From culture shock to cultural exchange in national service


Even though Mr Max West has lived in Singapore all his life, he stuck out when he enlisted in the army in March 2013.

The half-American, half-Singaporean Chinese was one of just two “ang mohs” in his batch at the Naval Diving Unit.

To make things worse, he knew little Singlish or Hokkien slang, having attended only international schools here.

Mr West, 23, told The New Paper: “I experienced severe culture shock, which was even more striking because it was taking place in my home country, and I am a Singaporean.”

But he thrived at Basic Military Training (BMT), going on to attend Officer Cadet School.

He served as platoon commander at the Naval Diving Unit and said he extended his service by six months to be a training coordination officer.

He ended his full-time service as a full lieutenant.

In June, he published a book, How To Forge A Frogman: A Recruit’s Account of Basic Training in Singapore’s Naval Diving Unit, under Marshall Cavendish, consisting of his journal entries during his BMT days.

Mr West always knew he had to serve national service (NS).

But he dreaded it for much of his teenage years, fearing he would lag behind his foreign peers at Singapore American School, who could head to college right after graduation.

Even after Mr West decided to enlist with a positive mindset, he discovered that NS presented challenges beyond the rigorous training.

He said: “I had been isolated from authentic Singaporean culture without realising it, and I was suddenly thrust into it for the first time. I found myself overwhelmed.”

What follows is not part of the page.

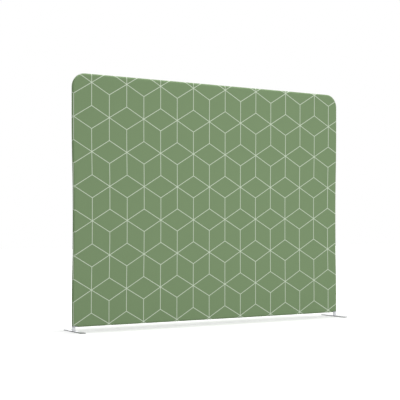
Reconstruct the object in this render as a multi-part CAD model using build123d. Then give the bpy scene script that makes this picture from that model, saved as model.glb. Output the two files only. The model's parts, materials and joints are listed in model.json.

When leading his batch as class in-charge during their first week of BMT, Mr West’s pronunciation of the Malay drill commands was so poor that everyone burst out into laughter.

He recalled worrying he was not being an effective leader.


But Mr West’s fellow recruits were curious about his background, which helped him get to know people.

He said NS eventually helped him break out of his “international school bubble”.

Prior to that, the most “authentically Singaporean” experience he had was occasionally eating at hawker centres.

But NS allowed him to learn about his fellow recruits’ educational experiences and social circles, and he now considers some of them his closest friends.

Mr West said: “Having seen a lot more of Singapore physically and culturally, I feel comfortable now calling myself a Singaporean, while before enlisting I did not necessarily have the exposure or knowledge.

“They tell us all the time in training that one of the most important qualities in the Singapore Armed Forces is loyalty to country, and that is something that is drilled into us.”

Now a junior at Princeton University in the United States, Mr West often gets asked if he would return to serve should war break out in Singapore.

His answer is an unequivocal yes.

“Singapore is my home, and the Singapore military is the one that gave me the most meaningful experience of my life. To defend my country is an honour, and I will defend it without hesitation,” he said.

Earlier this year, Deputy Prime Minister Teo Chee Hean cited NS as one of the “important institutions, laws and regulations” that have helped “prevent conflict and keep all communities together”.

Mr Teo said: “Singaporeans of all races and faiths now live together in HDB precincts and blocks, not because this was a natural thing to do, but because we arranged for this to happen.

“We study together in national schools, eat together in food centres, serve national service together and work together in your companies.”